Employees should be trained to treat unexpected requests received through social media with the same suspicion they would apply to unexpected emails. Any request for financial action, sensitive information, or credential sharing that arrives via LinkedIn, Facebook, or any other platform should be verified through a separate, trusted channel — a phone call to a known number, for example.

5. Communicate With Customers

Make it easy for customers to distinguish your genuine social media accounts from fakes. Publish your official account links on your website, in email communications, and on invoices. If you become aware of impersonation attempts, notify your customers promptly and transparently.

6. Limit Public Exposure of Sensitive Information

The more information executives and employees share publicly on social media, the easier it is for AI to create convincing impersonations. Encourage a thoughtful approach to public sharing — particularly regarding organisational charts, internal processes, and personal details that could be exploited for social engineering.
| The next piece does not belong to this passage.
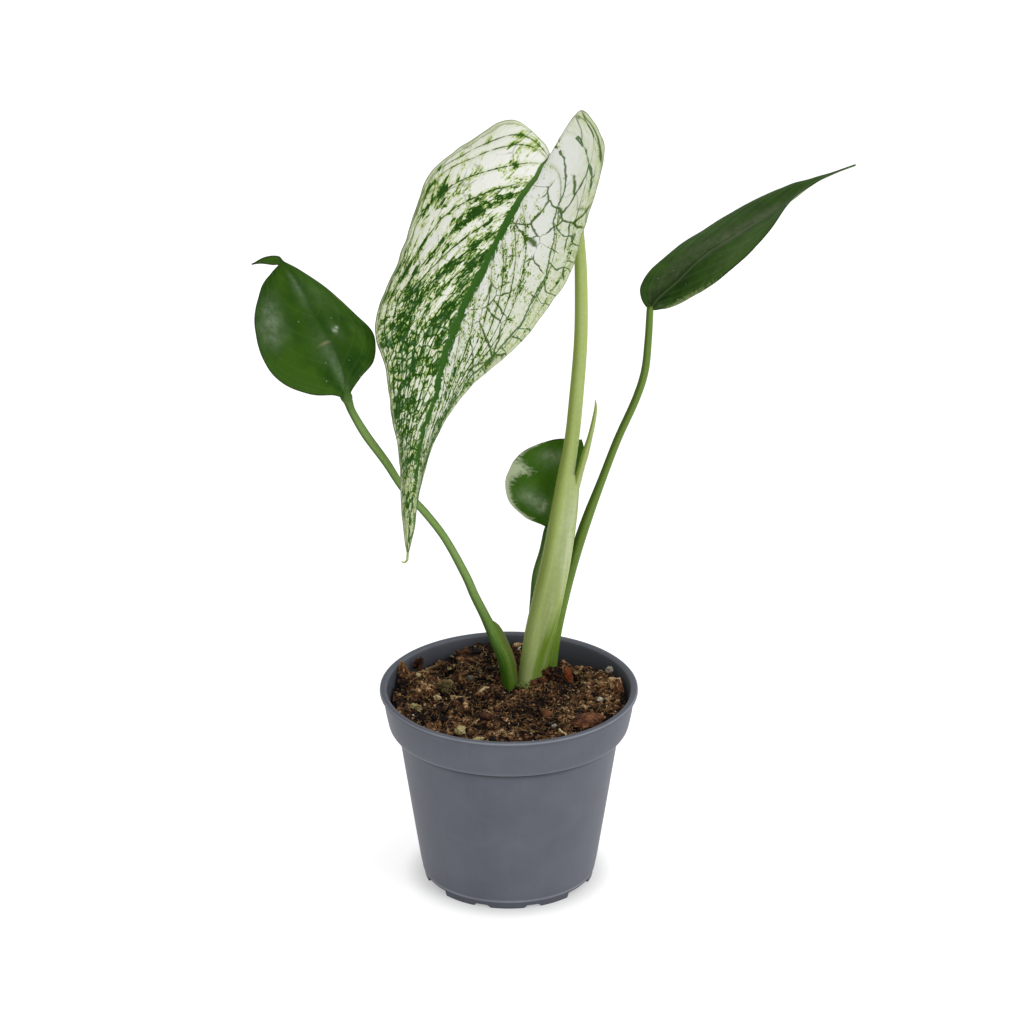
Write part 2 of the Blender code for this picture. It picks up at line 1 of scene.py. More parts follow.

Preparing for an Evolving Threat

AI-powered social media impersonation is not a static threat. The technology behind fake profiles, generated images, and synthetic writing is improving rapidly. Defences that rely solely on spotting visual artefacts in AI-generated photos will become less effective as the technology matures. The businesses that fare best will be those that build robust verification processes, maintain active monitoring programmes, and foster a culture where unusual requests are always verified through trusted channels — regardless of how convincing the source appears.

Social media is essential for modern business, and retreating from these platforms is not a viable option. Instead, treat your social media presence as a business asset that requires protection, just like your network, your data, and your physical premises. The attackers are investing in AI-powered impersonation because it works. Your defence needs to be equally deliberate.